Monday, September 12, 2011

Lemon Rosemary Chicken {Crock Pot}

I made this lemon, rosemary chicken a few days ago and it turned out great! I modified the recipe I found on the A Year of Slow Cooking site since I didn't have a whole chicken on hand that night. I love the way the lemon subtly infused into the meat!  The beauty of the slow cooker is the delicious, flavorful results you get from cooking meats low and slow.  It was great that night with rice and vegetables and equally delicious the next day chunked up in a tasty green salad.
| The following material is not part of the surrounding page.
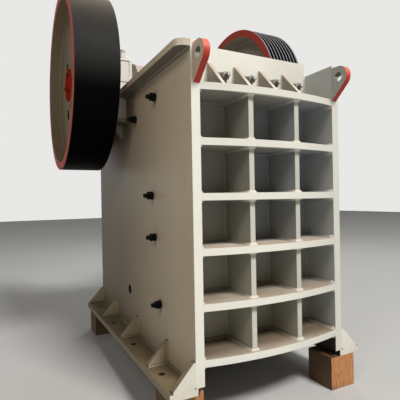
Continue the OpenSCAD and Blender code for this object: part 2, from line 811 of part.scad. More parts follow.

Enjoy!

Recipe: (serves 4-6)
Ingredients:
5 boneless, skinless chicken breasts, frozen is okay too
1 cup low sodium chicken broth
5 sprigs fresh rosemary, wash well & leave whole*
1 lemon, thinly sliced
2 cloves garlic, roughly chopped
1/4 teaspoon salt
pepper

Directions:
1. Place chicken breasts in the bottom of the slow cooker, top with chicken broth, rosemary, garlic, salt and a few twists of freshly ground black pepper. Arrange lemon slices on top.
2. Cook on high for 4-6 hours. *(I suggest leaving the rosemary on the stems to make it easier to fish out when the chicken is done, I just added the leaves and it was a bit tedious to remove at the end)

1 comment:

Heather Epperson said...

Looks so good, can't wait to try it!